Heathrow is even worse than the dentist. One no-show passenger and you get that dreaded announcement by the captain that we have missed our slot and we will just have to wait until we get another allocation, probably in a couple of days but possibly longer. Arriving after a thirteen hour flight from from Singapore - extended to sixteen as you fly in circles around London - you will greeted by the captain's announcement that Heathrow are somewhat surprised to see us there and that we will have to wait in the outer reaches of the airport until the plane currently at our gate - there as it missed its slot because Mrs. Emily Carruthers had left her passport in Starbucks - is allowed to leave.
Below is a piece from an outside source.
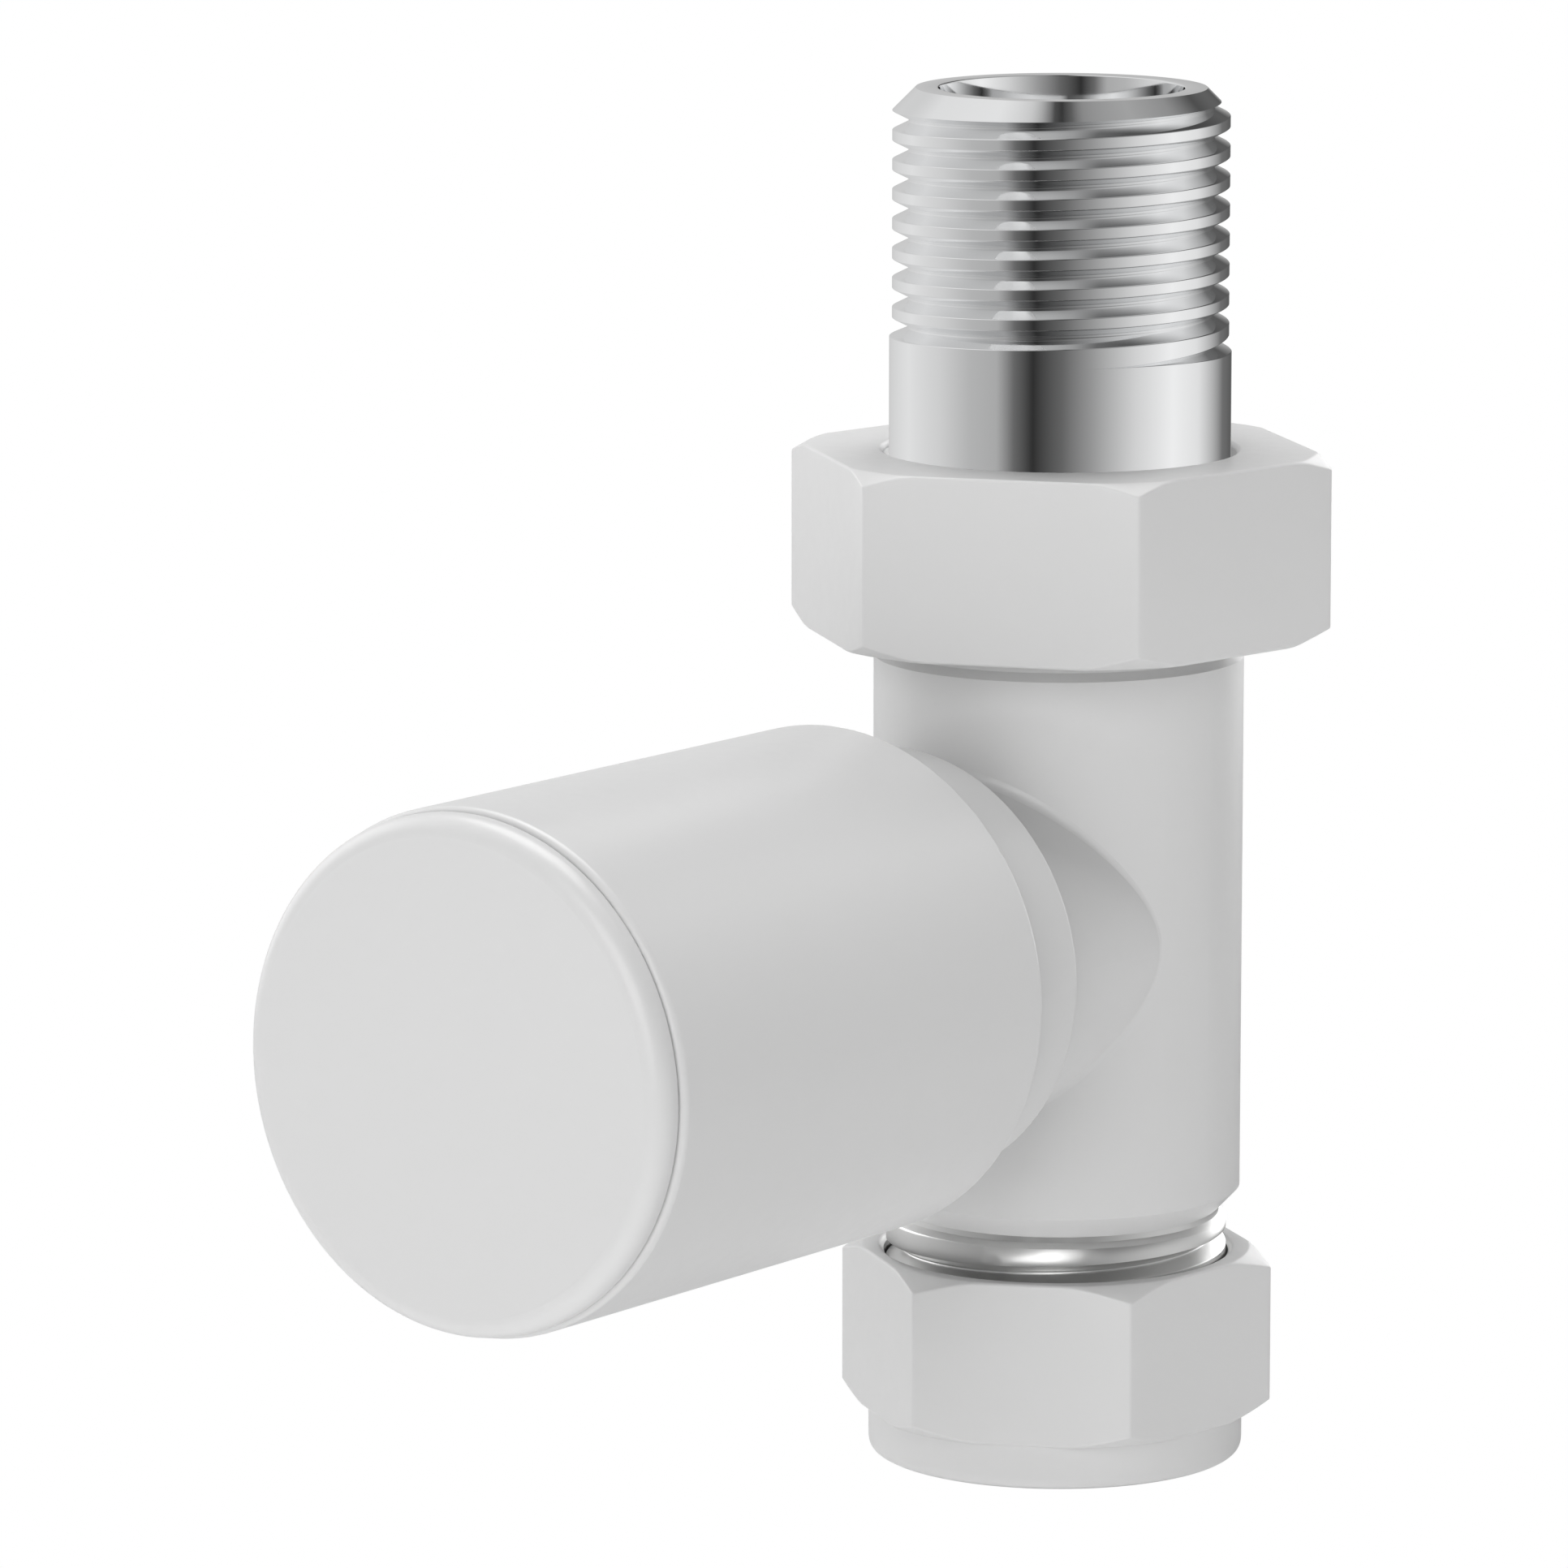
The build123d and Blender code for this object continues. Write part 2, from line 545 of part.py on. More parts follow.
with BuildPart() as plug_washer_screw:
    screw_outline = outline(
        BRANCH_OUTLINE,
        (0, washer_screw_rear),
        (2.2, washer_screw_rear),
        (2.7, washer_screw_rear + 0.5),
        (2.7, SEAT_FACE + CONTACT_GAP),
        (washer_screw_r, SEAT_FACE + CONTACT_GAP),
        (washer_screw_r, plug_head_front),
        (0, plug_head_front),
    )
    revolve(screw_outline, axis=BRANCH_AXIS)
    with BuildSketch(branch_plane(washer_screw_rear)):
        Rectangle(6, 0.6)
    extrude(amount=0.6, mode=Mode.SUBTRACT)
save(plug_washer_screw.part, "plug_washer_screw")

# ---- cap: nylon liner that grips the bonnet, and the sleeve that spins freely on it ----------------
liner_rear, web_rear, web_front = 28.5, 40.0, 42.0
rim_rear, rim_front = 34.1, 44.0
sleeve_shoulder = rim_rear - RUNNING_GAP
grip_groove = (31.0, 32.6)
rim_r, rim_wall = cap_bore_r - RUNNING_GAP, 1.55
hub_r = 10.2
hub_bore_r = neck_r + 0.1

with BuildPart() as cap_liner:
    liner_outline = outline(
        BRANCH_OUTLINE,
        (hub_bore_r + 0.5, liner_rear),
        (hub_r, liner_rear),
        (hub_r, web_rear),
        (rim_r - rim_wall, web_rear),
        (rim_r - rim_wall, rim_rear),
        (rim_r, rim_rear),
        (rim_r, rim_front),
        (rim_r - rim_wall, rim_front),
        (rim_r - rim_wall, web_front),
        (hub_bore_r - 0.8, web_front),
        (hub_bore_r - 0.8, BONNET_FRONT + RUNNING_GAP),
        (hub_bore_r, BONNET_FRONT + RUNNING_GAP),
        (hub_bore_r, grip_groove[1]),
        (hub_bore_r + 1.0, grip_groove[1]),
        (hub_bore_r + 1.0, grip_groove[0]),
        (hub_bore_r, grip_groove[0]),
        (hub_bore_r, liner_rear + 0.5),
    )
    revolve(liner_outline, axis=BRANCH_AXIS)
save(cap_liner.part, "cap_liner")

with BuildPart() as cap_grip_o_ring:
    grip_middle = (grip_groove[0] + grip_groove[1]) / 2
    revolve(round_section(BRANCH_OUTLINE, neck_r + 0.56, 0.52, grip_middle), axis=BRANCH_AXIS)
save(cap_grip_o_ring.part, "cap_grip_o_ring")

snap_groove = (rim_front + RUNNING_GAP, rim_front + 1.15)
snap_groove_r = cap_bore_r + 0.6

with BuildPart() as cap_sleeve:
    sleeve_outline = outline(
        BRANCH_OUTLINE,
        (cap_bore_r, CAP_REAR),
        (cap_r, CAP_REAR),
        (cap_r, CAP_FRONT),
        (cap_bore_r, CAP_FRONT),
        (cap_bore_r, snap_groove[1]),
        (snap_groove_r, snap_groove[1]),
        (snap_groove_r, snap_groove[0]),
        (cap_bore_r, snap_groove[0]),
        (cap_bore_r, sleeve_shoulder),
        (cap_bore_r - 0.6, sleeve_shoulder),
        (cap_bore_r - 0.6, sleeve_shoulder - 1.4),
        (cap_bore_r, sleeve_shoulder - 2.0),
    )
    revolve(sleeve_outline, axis=BRANCH_AXIS)
    for end, rim_round in ((0, 0.5), (-1, 0.3)):
        rims = edges().filter_by(GeomType.CIRCLE).group_by(SortBy.RADIUS)[-1]
        fillet(rims.sort_by(Axis.Y)[end], rim_round)
save(cap_sleeve.part, "cap_sleeve")

with BuildPart() as cap_snap_ring:
    with BuildSketch(branch_plane(snap_groove[0] + RUNNING_GAP)):
        Circle(snap_groove_r - RUNNING_GAP)
        Circle(cap_bore_r - 1.1, mode=Mode.SUBTRACT)
        with Locations((0, -cap_bore_r)):
            Rectangle(4.0, 6.0, mode=Mode.SUBTRACT)
    extrude(amount=snap_groove[1] - snap_groove[0] - 2 * RUNNING_GAP)
save(cap_snap_ring.part, "cap_snap_ring")

disc_rear = END_DISC_FRONT - END_DISC_THICKNESS
spigot_r = cap_bore_r - CONTACT_GAP

with BuildPart() as cap_end_disc:
    disc_outline = outline(
        BRANCH_OUTLINE,
        (0, disc_rear - 0.6),
        (spigot_r - 1.5, disc_rear - 0.6),
        (spigot_r - 1.5, disc_rear - 4.0),
        (spigot_r - 0.3, disc_rear - 4.0),
        (spigot_r, disc_rear - 3.7),
        (spigot_r, disc_rear),
        (END_DISC_DIAMETER / 2, disc_rear),
        (END_DISC_DIAMETER / 2, END_DISC_FRONT),
        (0, END_DISC_FRONT),
    )
    revolve(disc_outline, axis=BRANCH_AXIS)
    fillet(edges().group_by(Axis.Y)[0], 1.2)
save(cap_end_disc.part, "cap_end_disc")
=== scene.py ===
import json
from math import atan2, cos, hypot, pi, radians, sin, sqrt, tan

import bmesh
import bpy
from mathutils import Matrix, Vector

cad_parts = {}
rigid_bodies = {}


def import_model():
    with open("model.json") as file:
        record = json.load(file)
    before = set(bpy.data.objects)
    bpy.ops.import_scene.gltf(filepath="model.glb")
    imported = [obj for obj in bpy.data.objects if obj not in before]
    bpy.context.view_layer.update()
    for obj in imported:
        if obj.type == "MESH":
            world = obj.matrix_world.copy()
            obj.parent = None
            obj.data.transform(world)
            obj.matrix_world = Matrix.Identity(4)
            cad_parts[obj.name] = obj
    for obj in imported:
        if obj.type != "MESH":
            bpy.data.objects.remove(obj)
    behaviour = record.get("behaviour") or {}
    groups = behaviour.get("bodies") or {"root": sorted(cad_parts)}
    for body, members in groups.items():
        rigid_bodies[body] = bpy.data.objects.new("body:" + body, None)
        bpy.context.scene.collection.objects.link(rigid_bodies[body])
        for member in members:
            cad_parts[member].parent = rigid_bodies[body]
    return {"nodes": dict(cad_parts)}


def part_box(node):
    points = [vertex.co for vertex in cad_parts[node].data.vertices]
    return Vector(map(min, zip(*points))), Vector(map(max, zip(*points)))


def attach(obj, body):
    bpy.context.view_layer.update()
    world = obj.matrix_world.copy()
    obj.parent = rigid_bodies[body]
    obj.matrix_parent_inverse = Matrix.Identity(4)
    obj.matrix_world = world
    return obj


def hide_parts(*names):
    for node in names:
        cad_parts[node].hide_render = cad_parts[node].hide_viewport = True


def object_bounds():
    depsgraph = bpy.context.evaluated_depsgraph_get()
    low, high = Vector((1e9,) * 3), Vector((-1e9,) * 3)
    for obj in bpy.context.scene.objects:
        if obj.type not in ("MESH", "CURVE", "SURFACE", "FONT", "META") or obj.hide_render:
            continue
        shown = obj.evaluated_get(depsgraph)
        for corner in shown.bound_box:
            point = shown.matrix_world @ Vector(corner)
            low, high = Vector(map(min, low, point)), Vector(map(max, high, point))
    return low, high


# Looks of the lockshield valve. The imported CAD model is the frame. The threaded pieces are rebuilt
# here as meshes with true right-handed helical threads and softened edges, and every piece gets a
# procedural material. Lengths in this script are millimetres until a mesh is made.

MM = 0.001
TURN = 2 * pi

for leftover in list(bpy.data.objects):
    bpy.data.objects.remove(leftover)
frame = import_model()
cad_low, cad_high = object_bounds()

# ---- dimensions the frame doesn't give by itself --------------------------------------------------
THREAD_PITCH = 25.4 / 14
THREAD_DEPTH = 1.0
CREST_FLAT, ROOT_FLAT = 0.34, 0.06          # shares of the pitch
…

In short, 99% capacity doesn't seem a good idea for an airport. The tiniest hitch, a Mrs Carruthers or a light dusting of snow and we get to the point where there are security guards on the doors of the terminal stopping people entering unless their flight is guaranteed to leave in the next six minutes. Apparently some people have been at the airport for three days waiting for their flight. I am usually lucky enough to be able to hide in the Singapore air business lounge but even then 3hours is the maximum I can cope with without looking to buy some old fashioned razor blades and some aspirin. One of my early flights to Thailand, a long time ago now, was met by a closure of Heathrow. I was flying on SAS via Copenhagen or Amsterdam, I can't remember now, and I remember the terminal resembling a war evacuation zone. I also remember the looks on the pathetic souls flying BA as SAS coached us out into London for an overnight stay in a hotel, at their expense. Those would be passengers were still there in the morning as we were coached back after a rather nice breakfast. They may still be there for all I know.

Criticism of BAA is already being deflected with the same lame excuses used on the trains when I was young; namely the exceptional nature of the weather. After all this has only happened five times in the last two years so it certainly is a near unique event. So is a fire, probably more so. But they seem to deem it worthwhile having their own fire-station on site but for some reason require only one third the number of snow ploughs as they have at Gatwick, a much smaller airport run by another company with some semblance of what is required for customer service. It also seems that we have little to learn from countries like Sweden or Norway because they have snow six months of the year and what they do to prepare is not appropriate for Heathrow. It must be a completely different type of snow they get there. I must admit that my last trip back to UK did instill a tiny bit of nostalgia, probably because I spent it in Portmouth away from the train strikes that were happening in London at the time. But that momentary affection is immediately lost when I read of the cold stark reality of what the UK has become today.